What is the difference between filtration and reabsorption?

Filtration is the process in which materials leave the blood stream. Absorption (reabsorption) is the process of returning materials to the blood stream.

Intermediate Loop

After the PCT, the modified filtrate begins to descend from the cortex into the medulla in the first portion of a medullary loop, termed the intermediate loop (the loop of Henle). This is called the intermediate loop because it is between the PCT and the next cortical portion of the nephron, the distal convoluted tubule (DCT). The first portion of the loop is to the PCT, and is therefore called the thick descending limb of the loop. From this region, another 20 percent of the salt and water is reabsorbed using the same mechanisms as in the PCT. By this point, of the 180 L of filtrate that is produced per day, 27 L remain in the filtrate, which may be reabsorbed under hormonal control down to the approximate 1.5 L of urine that is eliminated.

Deeper in the medulla is a much narrower section of the loop, appropriately termed the thin descending limb and, following a curve, a thin ascending limb. These regions are actively involved in water reabsorption.

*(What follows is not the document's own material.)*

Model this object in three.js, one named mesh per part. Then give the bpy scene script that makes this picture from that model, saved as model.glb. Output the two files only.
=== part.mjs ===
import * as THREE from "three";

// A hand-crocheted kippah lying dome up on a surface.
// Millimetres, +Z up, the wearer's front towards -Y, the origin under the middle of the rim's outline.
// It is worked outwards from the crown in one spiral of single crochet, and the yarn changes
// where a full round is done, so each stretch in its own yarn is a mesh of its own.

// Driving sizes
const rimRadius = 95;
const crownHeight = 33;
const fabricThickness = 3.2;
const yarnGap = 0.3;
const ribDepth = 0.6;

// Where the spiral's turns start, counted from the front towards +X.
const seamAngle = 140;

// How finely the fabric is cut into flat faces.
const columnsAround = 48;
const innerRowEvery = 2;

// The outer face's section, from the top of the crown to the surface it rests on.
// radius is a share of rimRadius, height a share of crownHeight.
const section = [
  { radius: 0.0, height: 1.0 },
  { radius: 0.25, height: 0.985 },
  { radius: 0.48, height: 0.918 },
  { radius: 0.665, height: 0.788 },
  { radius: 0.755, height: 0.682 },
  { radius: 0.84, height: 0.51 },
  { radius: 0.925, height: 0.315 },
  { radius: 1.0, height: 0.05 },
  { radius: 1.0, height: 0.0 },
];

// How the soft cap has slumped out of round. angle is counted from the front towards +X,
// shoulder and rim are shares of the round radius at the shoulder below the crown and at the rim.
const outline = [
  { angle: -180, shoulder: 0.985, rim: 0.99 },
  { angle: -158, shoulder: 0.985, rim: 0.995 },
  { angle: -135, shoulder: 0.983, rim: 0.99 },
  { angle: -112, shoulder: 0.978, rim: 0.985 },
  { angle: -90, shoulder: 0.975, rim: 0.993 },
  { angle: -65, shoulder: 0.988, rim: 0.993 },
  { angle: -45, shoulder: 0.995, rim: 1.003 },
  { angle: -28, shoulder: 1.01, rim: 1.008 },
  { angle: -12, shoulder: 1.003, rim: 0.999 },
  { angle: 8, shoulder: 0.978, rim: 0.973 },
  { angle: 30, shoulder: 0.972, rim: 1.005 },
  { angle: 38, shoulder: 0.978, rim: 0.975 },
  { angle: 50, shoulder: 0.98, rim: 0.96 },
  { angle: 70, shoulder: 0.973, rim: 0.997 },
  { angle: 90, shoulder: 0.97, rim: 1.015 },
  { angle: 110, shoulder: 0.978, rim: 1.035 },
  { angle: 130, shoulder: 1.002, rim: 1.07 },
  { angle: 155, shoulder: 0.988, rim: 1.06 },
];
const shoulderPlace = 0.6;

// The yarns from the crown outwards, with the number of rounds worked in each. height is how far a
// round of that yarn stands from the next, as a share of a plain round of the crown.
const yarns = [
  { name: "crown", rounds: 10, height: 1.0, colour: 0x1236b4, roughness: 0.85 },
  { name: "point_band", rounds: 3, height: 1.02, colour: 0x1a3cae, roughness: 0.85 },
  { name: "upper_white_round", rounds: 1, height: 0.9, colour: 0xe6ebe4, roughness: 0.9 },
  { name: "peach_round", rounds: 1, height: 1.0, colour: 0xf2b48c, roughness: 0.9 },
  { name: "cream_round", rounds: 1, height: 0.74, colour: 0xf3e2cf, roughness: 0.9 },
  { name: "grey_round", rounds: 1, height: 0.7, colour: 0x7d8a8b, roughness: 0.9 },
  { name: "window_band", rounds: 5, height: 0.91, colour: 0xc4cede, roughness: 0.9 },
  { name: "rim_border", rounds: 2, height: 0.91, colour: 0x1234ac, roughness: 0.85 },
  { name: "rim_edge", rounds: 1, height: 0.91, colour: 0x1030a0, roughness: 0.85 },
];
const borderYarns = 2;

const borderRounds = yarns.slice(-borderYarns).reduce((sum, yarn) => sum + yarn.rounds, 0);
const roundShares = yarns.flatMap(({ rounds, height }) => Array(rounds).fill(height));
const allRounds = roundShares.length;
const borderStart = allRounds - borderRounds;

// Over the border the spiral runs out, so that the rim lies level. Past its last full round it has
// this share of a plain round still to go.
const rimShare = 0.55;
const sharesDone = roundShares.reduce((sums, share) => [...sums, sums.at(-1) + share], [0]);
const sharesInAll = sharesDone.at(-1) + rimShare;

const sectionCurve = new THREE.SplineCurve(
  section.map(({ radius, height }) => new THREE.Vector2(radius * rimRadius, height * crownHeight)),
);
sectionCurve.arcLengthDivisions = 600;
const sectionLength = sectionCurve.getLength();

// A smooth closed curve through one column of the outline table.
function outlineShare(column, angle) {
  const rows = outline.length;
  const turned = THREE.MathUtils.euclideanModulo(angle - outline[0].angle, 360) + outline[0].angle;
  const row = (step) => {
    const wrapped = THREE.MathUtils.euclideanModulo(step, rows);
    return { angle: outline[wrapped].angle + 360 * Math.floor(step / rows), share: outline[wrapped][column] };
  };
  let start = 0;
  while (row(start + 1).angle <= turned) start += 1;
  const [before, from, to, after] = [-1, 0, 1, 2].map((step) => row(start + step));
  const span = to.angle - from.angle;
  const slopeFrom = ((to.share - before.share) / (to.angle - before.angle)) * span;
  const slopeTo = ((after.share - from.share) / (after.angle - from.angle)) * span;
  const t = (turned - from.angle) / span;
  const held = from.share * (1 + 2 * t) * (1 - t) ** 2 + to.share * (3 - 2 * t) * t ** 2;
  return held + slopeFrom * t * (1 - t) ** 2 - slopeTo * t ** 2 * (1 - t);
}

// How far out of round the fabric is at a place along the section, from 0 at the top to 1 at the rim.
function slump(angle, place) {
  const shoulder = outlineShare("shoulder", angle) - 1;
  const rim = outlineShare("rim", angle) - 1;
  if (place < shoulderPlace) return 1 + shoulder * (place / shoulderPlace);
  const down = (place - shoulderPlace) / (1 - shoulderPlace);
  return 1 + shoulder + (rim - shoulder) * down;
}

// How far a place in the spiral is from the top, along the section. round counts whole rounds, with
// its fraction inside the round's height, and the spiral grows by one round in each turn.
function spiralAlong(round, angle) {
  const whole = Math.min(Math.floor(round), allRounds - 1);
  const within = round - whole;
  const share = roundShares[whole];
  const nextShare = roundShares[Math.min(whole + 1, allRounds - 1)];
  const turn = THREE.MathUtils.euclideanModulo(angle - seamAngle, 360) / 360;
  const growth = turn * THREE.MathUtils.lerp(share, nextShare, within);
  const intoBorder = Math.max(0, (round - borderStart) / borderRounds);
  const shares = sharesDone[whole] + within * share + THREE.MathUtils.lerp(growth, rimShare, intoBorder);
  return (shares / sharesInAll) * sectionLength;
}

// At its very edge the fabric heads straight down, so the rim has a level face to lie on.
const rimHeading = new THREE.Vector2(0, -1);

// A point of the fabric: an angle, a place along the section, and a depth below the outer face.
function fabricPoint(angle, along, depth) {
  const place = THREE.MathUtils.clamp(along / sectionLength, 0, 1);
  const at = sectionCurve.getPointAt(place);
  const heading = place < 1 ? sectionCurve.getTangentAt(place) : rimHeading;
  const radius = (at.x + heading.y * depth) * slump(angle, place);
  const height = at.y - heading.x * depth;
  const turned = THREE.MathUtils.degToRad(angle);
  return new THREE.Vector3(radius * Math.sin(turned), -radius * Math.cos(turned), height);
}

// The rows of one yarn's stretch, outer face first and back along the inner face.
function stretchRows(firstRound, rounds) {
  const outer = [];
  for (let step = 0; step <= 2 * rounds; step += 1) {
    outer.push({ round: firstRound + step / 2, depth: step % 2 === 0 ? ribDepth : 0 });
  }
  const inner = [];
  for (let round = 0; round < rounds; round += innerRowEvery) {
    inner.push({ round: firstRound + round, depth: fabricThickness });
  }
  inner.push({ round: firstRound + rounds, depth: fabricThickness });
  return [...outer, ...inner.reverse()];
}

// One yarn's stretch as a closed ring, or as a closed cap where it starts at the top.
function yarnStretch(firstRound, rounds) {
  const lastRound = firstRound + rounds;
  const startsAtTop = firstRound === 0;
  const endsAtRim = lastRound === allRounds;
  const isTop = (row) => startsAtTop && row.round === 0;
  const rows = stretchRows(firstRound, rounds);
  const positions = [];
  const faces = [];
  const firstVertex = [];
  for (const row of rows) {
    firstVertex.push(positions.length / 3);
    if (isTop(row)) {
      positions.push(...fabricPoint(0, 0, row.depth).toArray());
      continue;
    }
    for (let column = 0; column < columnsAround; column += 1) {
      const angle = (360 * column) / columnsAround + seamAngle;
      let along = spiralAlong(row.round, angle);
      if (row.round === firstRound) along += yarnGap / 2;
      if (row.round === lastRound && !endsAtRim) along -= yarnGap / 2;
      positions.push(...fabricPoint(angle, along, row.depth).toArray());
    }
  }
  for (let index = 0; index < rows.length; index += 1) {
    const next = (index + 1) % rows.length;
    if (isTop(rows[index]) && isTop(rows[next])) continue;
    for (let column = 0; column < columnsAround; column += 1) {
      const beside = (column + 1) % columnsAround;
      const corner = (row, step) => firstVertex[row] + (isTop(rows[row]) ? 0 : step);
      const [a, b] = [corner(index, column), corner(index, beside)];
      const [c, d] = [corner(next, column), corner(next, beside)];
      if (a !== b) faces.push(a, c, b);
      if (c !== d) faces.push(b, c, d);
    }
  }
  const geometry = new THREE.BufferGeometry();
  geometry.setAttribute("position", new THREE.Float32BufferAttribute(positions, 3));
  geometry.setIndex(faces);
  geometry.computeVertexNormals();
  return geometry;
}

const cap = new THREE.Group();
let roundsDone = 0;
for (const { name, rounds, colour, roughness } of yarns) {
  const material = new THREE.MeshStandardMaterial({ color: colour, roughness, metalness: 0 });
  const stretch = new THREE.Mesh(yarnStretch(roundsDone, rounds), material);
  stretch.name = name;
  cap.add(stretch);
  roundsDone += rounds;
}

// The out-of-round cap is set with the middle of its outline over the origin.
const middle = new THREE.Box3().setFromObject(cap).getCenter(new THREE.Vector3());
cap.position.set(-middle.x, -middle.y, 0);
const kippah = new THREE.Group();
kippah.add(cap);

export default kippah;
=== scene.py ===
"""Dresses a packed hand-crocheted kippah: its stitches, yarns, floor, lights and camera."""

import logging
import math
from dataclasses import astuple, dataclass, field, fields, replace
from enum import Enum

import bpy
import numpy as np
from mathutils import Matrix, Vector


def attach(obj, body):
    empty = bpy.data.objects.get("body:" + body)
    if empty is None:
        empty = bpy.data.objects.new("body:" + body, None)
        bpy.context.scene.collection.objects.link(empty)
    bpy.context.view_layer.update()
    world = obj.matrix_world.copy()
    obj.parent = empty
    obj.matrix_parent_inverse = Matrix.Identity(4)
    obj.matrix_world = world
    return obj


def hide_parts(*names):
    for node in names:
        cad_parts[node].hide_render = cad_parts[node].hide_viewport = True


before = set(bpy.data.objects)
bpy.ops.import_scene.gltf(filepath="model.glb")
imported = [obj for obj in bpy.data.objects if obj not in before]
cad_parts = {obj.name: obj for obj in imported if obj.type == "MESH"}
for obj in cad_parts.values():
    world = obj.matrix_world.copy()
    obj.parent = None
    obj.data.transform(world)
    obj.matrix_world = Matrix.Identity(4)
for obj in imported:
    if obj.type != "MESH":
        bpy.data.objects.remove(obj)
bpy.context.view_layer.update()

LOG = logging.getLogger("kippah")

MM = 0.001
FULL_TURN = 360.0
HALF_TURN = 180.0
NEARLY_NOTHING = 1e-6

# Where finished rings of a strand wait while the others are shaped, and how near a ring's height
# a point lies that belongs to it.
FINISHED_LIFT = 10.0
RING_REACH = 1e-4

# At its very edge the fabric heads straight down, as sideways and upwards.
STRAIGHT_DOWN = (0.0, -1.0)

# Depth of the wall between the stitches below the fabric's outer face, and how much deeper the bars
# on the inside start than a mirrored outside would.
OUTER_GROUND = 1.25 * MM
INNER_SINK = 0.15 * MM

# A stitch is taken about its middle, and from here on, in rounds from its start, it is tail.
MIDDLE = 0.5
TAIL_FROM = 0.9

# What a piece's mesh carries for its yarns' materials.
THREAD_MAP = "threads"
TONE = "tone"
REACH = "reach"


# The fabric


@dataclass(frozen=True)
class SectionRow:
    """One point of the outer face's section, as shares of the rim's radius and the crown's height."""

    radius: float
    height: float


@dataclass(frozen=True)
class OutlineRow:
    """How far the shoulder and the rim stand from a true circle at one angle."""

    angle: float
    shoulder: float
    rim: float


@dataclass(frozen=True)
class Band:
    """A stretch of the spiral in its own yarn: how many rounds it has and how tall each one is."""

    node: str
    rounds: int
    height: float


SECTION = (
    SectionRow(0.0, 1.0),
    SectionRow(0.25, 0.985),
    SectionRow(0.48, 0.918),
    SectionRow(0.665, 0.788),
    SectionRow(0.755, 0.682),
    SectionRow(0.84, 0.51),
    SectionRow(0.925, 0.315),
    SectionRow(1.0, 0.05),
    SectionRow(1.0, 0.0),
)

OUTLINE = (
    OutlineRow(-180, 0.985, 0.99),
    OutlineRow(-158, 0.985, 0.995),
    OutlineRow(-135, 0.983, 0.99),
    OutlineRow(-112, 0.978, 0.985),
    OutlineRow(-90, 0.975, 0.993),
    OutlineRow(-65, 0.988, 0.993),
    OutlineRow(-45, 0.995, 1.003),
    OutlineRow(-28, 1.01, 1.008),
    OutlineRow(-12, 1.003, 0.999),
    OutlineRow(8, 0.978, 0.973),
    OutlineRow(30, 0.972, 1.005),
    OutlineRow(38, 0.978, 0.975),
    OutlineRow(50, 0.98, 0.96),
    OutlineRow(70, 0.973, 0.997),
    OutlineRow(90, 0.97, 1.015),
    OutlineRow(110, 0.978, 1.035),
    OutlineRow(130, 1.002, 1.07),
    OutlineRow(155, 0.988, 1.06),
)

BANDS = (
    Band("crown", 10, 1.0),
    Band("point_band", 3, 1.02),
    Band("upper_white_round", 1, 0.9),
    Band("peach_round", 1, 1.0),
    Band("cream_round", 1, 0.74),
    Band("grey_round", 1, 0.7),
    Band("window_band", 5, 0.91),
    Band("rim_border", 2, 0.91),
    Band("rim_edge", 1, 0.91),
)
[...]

Following a thick ascending portion of the loop, which resembles the next tubular section histologically and partly functionally, the filtrate enters the DCT.

Like the renal corpuscle and PCT, the DCT is found in the cortex of the kidney and transports filtrate that has been processed through the earlier regions of the nephron. This region does little for the reabsorption of water. However, it does play an essential role in the acid-base balance of the urine, and in doing so affects the pH of the blood.

Having left the DCT, the last segment of the nephron, the filtrate now enters a collecting duct with a larger diameter. Several nephrons empty their filtrate into a collecting duct and begin the process of funneling the filtrate (and urine) toward the renal pelvis and ureter. As the filtrate moves down the collecting duct, the diameter slowly increases as the duct approaches a renal papilla of one of the pyramids. The ducts are now termed papillary ducts (also called ducts of Bellini) and leave the papilla and enter the space of a minor calyx via the area cribrosa of the papilla.

Is the collecting duct part of the nephron?

Although not a portion of a nephron, the collecting duct along with a nephron is considered the functional unit of the kidney and is called a uriniferous tubule.

Ureter

This muscular tube (3–4 mm in diameter) connects the kidney with the bladder. Much like in the alimentary canal, the smooth muscle of the ureter spasmodically contracts in peristaltic movements to propel urine toward and into the bladder. This is typically the location where one becomes aware of any kidney stones that are being passed through the urinary tract. Although the lining of the ureter is transitional epithelium, which can stretch as the tract fills with urine, it cannot expand to the extent that most stones need to pass freely.

Bladder

The urinary bladder receives urine from each kidney via the ureters and can store approximately 500 ml to 1 L of urine. Lining the bladder is the same compliant transitional epithelium found in the ureter, as well as underlying layers of smooth muscle that collectively are referred to as the detrusor muscle. These layers are under autonomic nervous system control, and when stretched reflexively contract in order to urinate (micturition).

At the inferior apex of the bladder is the opening of the urethra, the tube that transfers urine from the bladder to the outside of the body. The internal urethral sphincter, which prevents urine from leaking into the urethra, is found here. As the urethra passes through the perineal muscle of the lower pelvis, the skeletal muscle creates the external urethral sphincter.

Urethra

Much shorter in females than in males, this conduit for urine has much less smooth muscle than the ureter, and shifts from transitional epithelium near the bladder to stratified squamous epithelium (similar to the skin) near the external urethral orifice (opening at the end of the urethra).